__Stated exercise__: Would you quote the material below in full and unchanged?

Records excerpted from a collection
>>

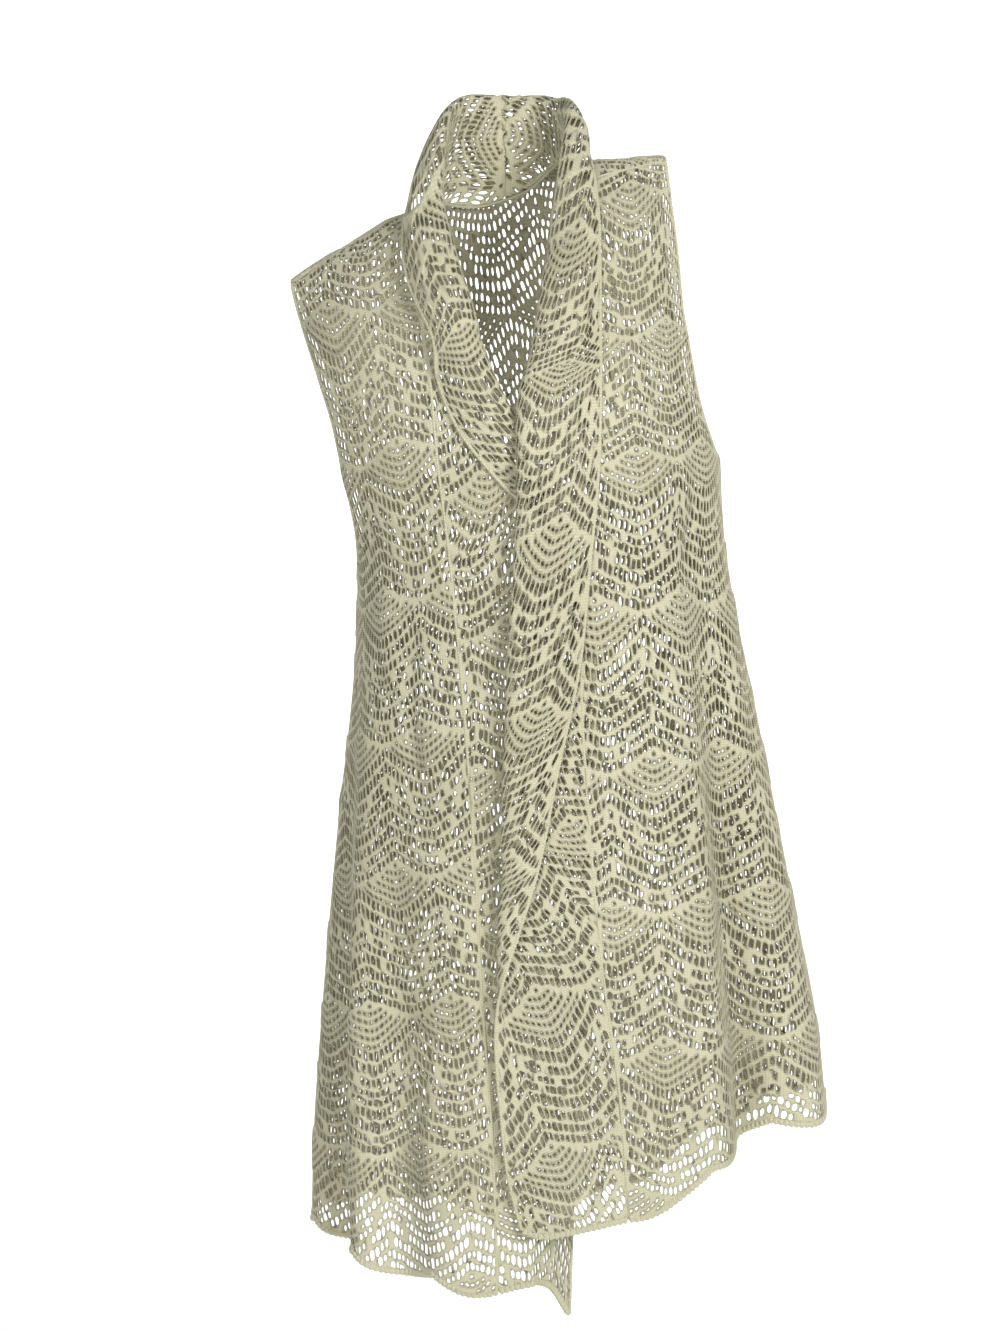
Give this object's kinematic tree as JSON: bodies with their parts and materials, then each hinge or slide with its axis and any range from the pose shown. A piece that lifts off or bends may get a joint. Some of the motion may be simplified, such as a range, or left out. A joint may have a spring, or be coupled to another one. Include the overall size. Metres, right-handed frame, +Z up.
{
  "type": "sleeveless vest",
  "caption": "Long sleeveless openwork-knit vest with an open front, a shawl collar made by the front bands and a wavy hem, in its worn shape.",
  "frame": {"origin": "middle of the base of the neck, where the wearer's shoulders hold the vest up", "axes": "+Z up; the front faces -Y; +X is the wearer's left; the vest leans and tilts in this frame as it does in the picture, its wearer's-left side higher"},
  "size_m": [0.481, 0.3425, 1.0696],
  "materials": {
    "cotton_knit": "matte cotton in a pale sage beige, openwork knit"
  },
  "bodies": {
    "root": {"back": "cotton_knit", "front_right": "cotton_knit", "front_left": "cotton_knit", "band_right": "cotton_knit", "band_left": "cotton_knit"}
  },
  "joints": []
}
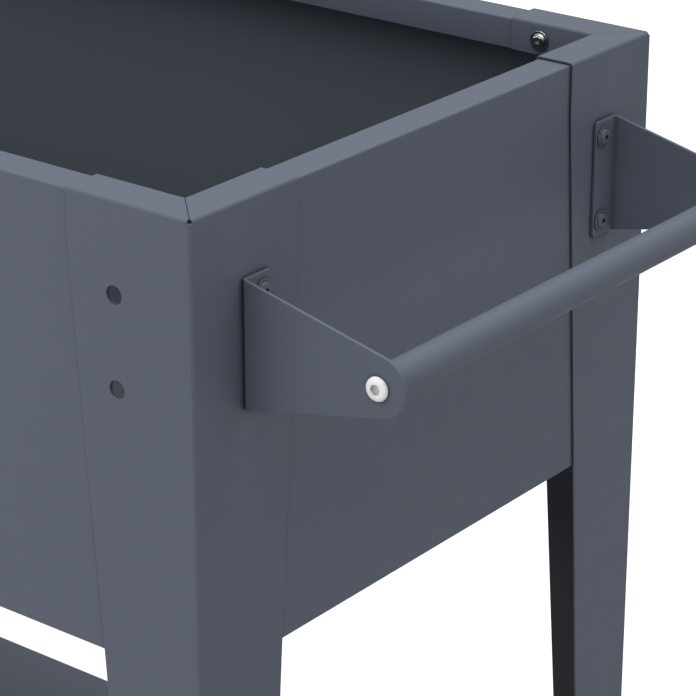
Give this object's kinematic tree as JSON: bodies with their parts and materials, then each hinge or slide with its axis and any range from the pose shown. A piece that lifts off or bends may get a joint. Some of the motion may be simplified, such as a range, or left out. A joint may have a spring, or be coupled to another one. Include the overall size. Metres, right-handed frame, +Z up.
{
  "type": "raised planter on legs",
  "caption": "Open-topped folded-steel trough planter on tapered corner legs, with a low shelf, a tubular push handle on one end and a wheeled axle at the other.",
  "frame": {"origin": "under the middle of the whole object's box, on the ground", "axes": "+X towards the handle end, +Z up, -Y the left-hand side of a person holding the handle"},
  "size_m": [1.1596, 0.498, 0.8],
  "materials": {
    "slate_paint": "satin slate-grey powder coat with a very fine orange-peel texture",
    "painted_fastener": "screw heads painted with the frame, a little glossier",
    "black_steel": "black oxide, polished by the tool",
    "zinc": "bright zinc plate",
    "black_plastic": "moulded black plastic",
    "wheel_plastic": "moulded dark grey plastic",
    "tyre_rubber": "matt black rubber"
  },
  "bodies": {
    "frame": {"leg_handle_left": "slate_paint", "leg_handle_right": "slate_paint", "leg_wheel_left": "slate_paint", "leg_wheel_right": "slate_paint", "side_panel_left": "slate_paint", "side_panel_right": "slate_paint", "end_panel_handle": "slate_paint", "end_panel_wheel": "slate_paint", "floor_pan": "slate_paint", "floor_brace_1": "slate_paint", "floor_brace_2": "slate_paint", "shelf": "slate_paint", "handle_bracket_left": "slate_paint", "handle_bracket_right": "slate_paint", "handle_tube": "slate_paint", "handle_insert_left": "zinc", "handle_screw_left": "zinc", "bracket_screw_left_upper": "painted_fastener", "bracket_nut_left_upper": "zinc", "bracket_screw_left_lower": "painted_fastener", "bracket_nut_left_lower": "zinc", "foot_cap_left": "black_plastic", "axle_spacer_left": "black_plastic", "axle_cap_left": "black_plastic", "lip_screw_side_handle_left": "black_steel", "lip_nut_side_handle_left": "zinc", "lip_screw_end_handle_left": "black_steel", "lip_nut_end_handle_left": "zinc", "shelf_screw_handle_left": "painted_fastener", "lip_screw_side_wheel_left": "black_steel", "lip_nut_side_wheel_left": "zinc", "lip_screw_end_wheel_left": "black_steel", "lip_nut_end_wheel_left": "zinc", "shelf_screw_wheel_left": "painted_fastener", "handle_insert_right": "zinc", "handle_screw_right": "zinc", "bracket_screw_right_upper": "painted_fastener", "bracket_nut_right_upper": "zinc", "bracket_screw_right_lower": "painted_fastener", "bracket_nut_right_lower": "zinc", "foot_cap_right": "black_plastic", "axle_spacer_right": "black_plastic", "axle_cap_right": "black_plastic", "lip_screw_side_handle_right": "black_steel", "lip_nut_side_handle_right": "zinc", "lip_screw_end_handle_right": "black_steel", "lip_nut_end_handle_right": "zinc", "shelf_screw_handle_right": "painted_fastener", "lip_screw_side_wheel_right": "black_steel", "lip_nut_side_wheel_right": "zinc", "lip_screw_end_wheel_right": "black_steel", "lip_nut_end_wheel_right": "zinc", "shelf_screw_wheel_right": "painted_fastener", "axle": "zinc"},
    "wheel_left": {"wheel_hub_left": "wheel_plastic", "tyre_left": "tyre_rubber"},
    "wheel_right": {"wheel_hub_right": "wheel_plastic", "tyre_right": "tyre_rubber"}
  },
  "joints": [
    {"name": "wheel_left_spin", "type": "hinge", "parent": "frame", "child": "wheel_left", "pos_m": [-0.5048, -0.22365, 0.075], "axis": [0, 1, 0], "continuous": true},
    {"name": "wheel_right_spin", "type": "hinge", "parent": "frame", "child": "wheel_right", "pos_m": [-0.5048, 0.22365, 0.075], "axis": [0, 1, 0], "continuous": true}
  ]
}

<<

__In response__:
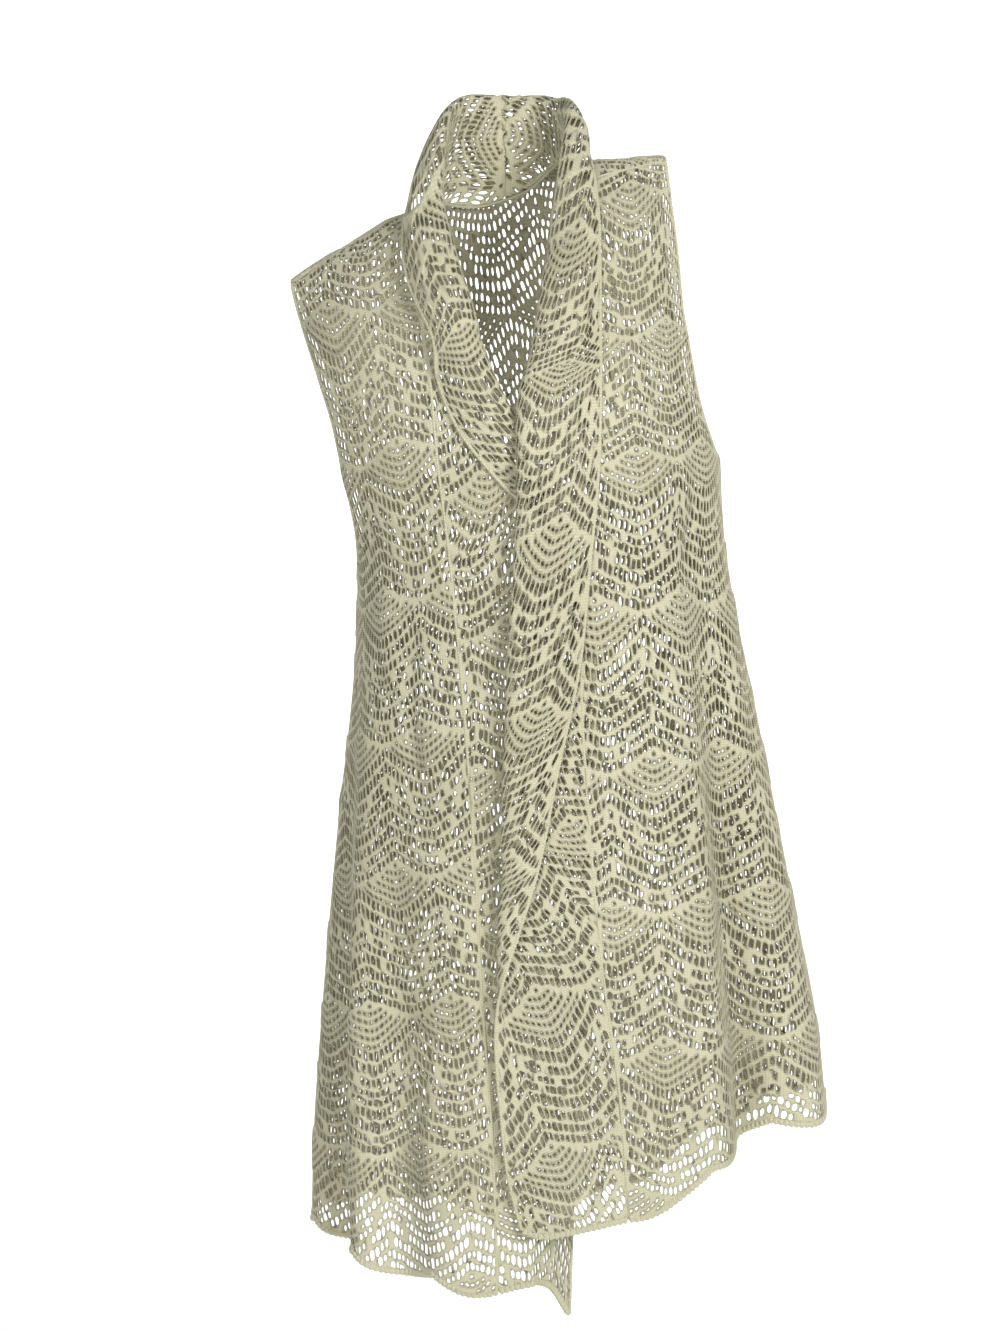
Give this object's kinematic tree as JSON: bodies with their parts and materials, then each hinge or slide with its axis and any range from the pose shown. A piece that lifts off or bends may get a joint. Some of the motion may be simplified, such as a range, or left out. A joint may have a spring, or be coupled to another one. Include the overall size. Metres, right-handed frame, +Z up.
{
  "type": "sleeveless vest",
  "caption": "Long sleeveless openwork-knit vest with an open front, a shawl collar made by the front bands and a wavy hem, in its worn shape.",
  "frame": {"origin": "middle of the base of the neck, where the wearer's shoulders hold the vest up", "axes": "+Z up; the front faces -Y; +X is the wearer's left; the vest leans and tilts in this frame as it does in the picture, its wearer's-left side higher"},
  "size_m": [0.481, 0.3425, 1.0696],
  "materials": {
    "cotton_knit": "matte cotton in a pale sage beige, openwork knit"
  },
  "bodies": {
    "root": {"back": "cotton_knit", "front_right": "cotton_knit", "front_left": "cotton_knit", "band_right": "cotton_knit", "band_left": "cotton_knit"}
  },
  "joints": []
}
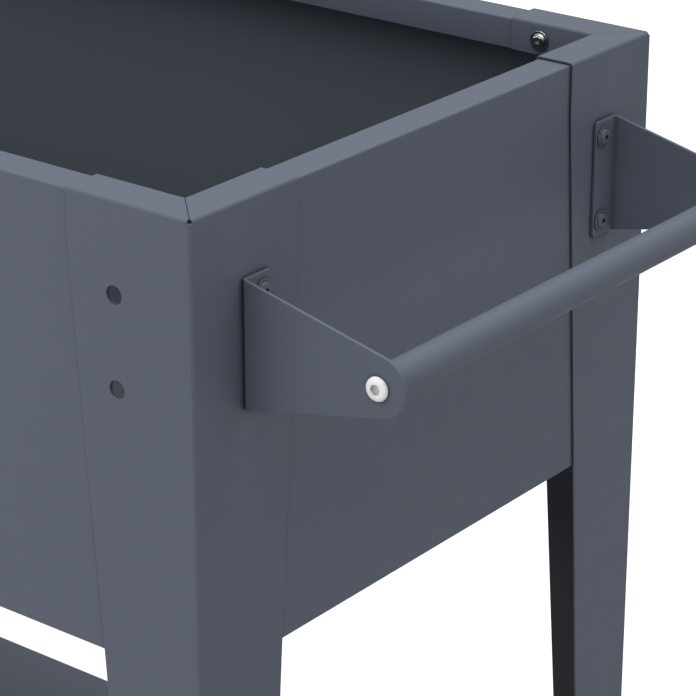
Give this object's kinematic tree as JSON: bodies with their parts and materials, then each hinge or slide with its axis and any range from the pose shown. A piece that lifts off or bends may get a joint. Some of the motion may be simplified, such as a range, or left out. A joint may have a spring, or be coupled to another one. Include the overall size. Metres, right-handed frame, +Z up.
{
  "type": "raised planter on legs",
  "caption": "Open-topped folded-steel trough planter on tapered corner legs, with a low shelf, a tubular push handle on one end and a wheeled axle at the other.",
  "frame": {"origin": "under the middle of the whole object's box, on the ground", "axes": "+X towards the handle end, +Z up, -Y the left-hand side of a person holding the handle"},
  "size_m": [1.1596, 0.498, 0.8],
  "materials": {
    "slate_paint": "satin slate-grey powder coat with a very fine orange-peel texture",
    "painted_fastener": "screw heads painted with the frame, a little glossier",
    "black_steel": "black oxide, polished by the tool",
    "zinc": "bright zinc plate",
    "black_plastic": "moulded black plastic",
    "wheel_plastic": "moulded dark grey plastic",
    "tyre_rubber": "matt black rubber"
  },
  "bodies": {
    "frame": {"leg_handle_left": "slate_paint", "leg_handle_right": "slate_paint", "leg_wheel_left": "slate_paint", "leg_wheel_right": "slate_paint", "side_panel_left": "slate_paint", "side_panel_right": "slate_paint", "end_panel_handle": "slate_paint", "end_panel_wheel": "slate_paint", "floor_pan": "slate_paint", "floor_brace_1": "slate_paint", "floor_brace_2": "slate_paint", "shelf": "slate_paint", "handle_bracket_left": "slate_paint", "handle_bracket_right": "slate_paint", "handle_tube": "slate_paint", "handle_insert_left": "zinc", "handle_screw_left": "zinc", "bracket_screw_left_upper": "painted_fastener", "bracket_nut_left_upper": "zinc", "bracket_screw_left_lower": "painted_fastener", "bracket_nut_left_lower": "zinc", "foot_cap_left": "black_plastic", "axle_spacer_left": "black_plastic", "axle_cap_left": "black_plastic", "lip_screw_side_handle_left": "black_steel", "lip_nut_side_handle_left": "zinc", "lip_screw_end_handle_left": "black_steel", "lip_nut_end_handle_left": "zinc", "shelf_screw_handle_left": "painted_fastener", "lip_screw_side_wheel_left": "black_steel", "lip_nut_side_wheel_left": "zinc", "lip_screw_end_wheel_left": "black_steel", "lip_nut_end_wheel_left": "zinc", "shelf_screw_wheel_left": "painted_fastener", "handle_insert_right": "zinc", "handle_screw_right": "zinc", "bracket_screw_right_upper": "painted_fastener", "bracket_nut_right_upper": "zinc", "bracket_screw_right_lower": "painted_fastener", "bracket_nut_right_lower": "zinc", "foot_cap_right": "black_plastic", "axle_spacer_right": "black_plastic", "axle_cap_right": "black_plastic", "lip_screw_side_handle_right": "black_steel", "lip_nut_side_handle_right": "zinc", "lip_screw_end_handle_right": "black_steel", "lip_nut_end_handle_right": "zinc", "shelf_screw_handle_right": "painted_fastener", "lip_screw_side_wheel_right": "black_steel", "lip_nut_side_wheel_right": "zinc", "lip_screw_end_wheel_right": "black_steel", "lip_nut_end_wheel_right": "zinc", "shelf_screw_wheel_right": "painted_fastener", "axle": "zinc"},
    "wheel_left": {"wheel_hub_left": "wheel_plastic", "tyre_left": "tyre_rubber"},
    "wheel_right": {"wheel_hub_right": "wheel_plastic", "tyre_right": "tyre_rubber"}
  },
  "joints": [
    {"name": "wheel_left_spin", "type": "hinge", "parent": "frame", "child": "wheel_left", "pos_m": [-0.5048, -0.22365, 0.075], "axis": [0, 1, 0], "continuous": true},
    {"name": "wheel_right_spin", "type": "hinge", "parent": "frame", "child": "wheel_right", "pos_m": [-0.5048, 0.22365, 0.075], "axis": [0, 1, 0], "continuous": true}
  ]
}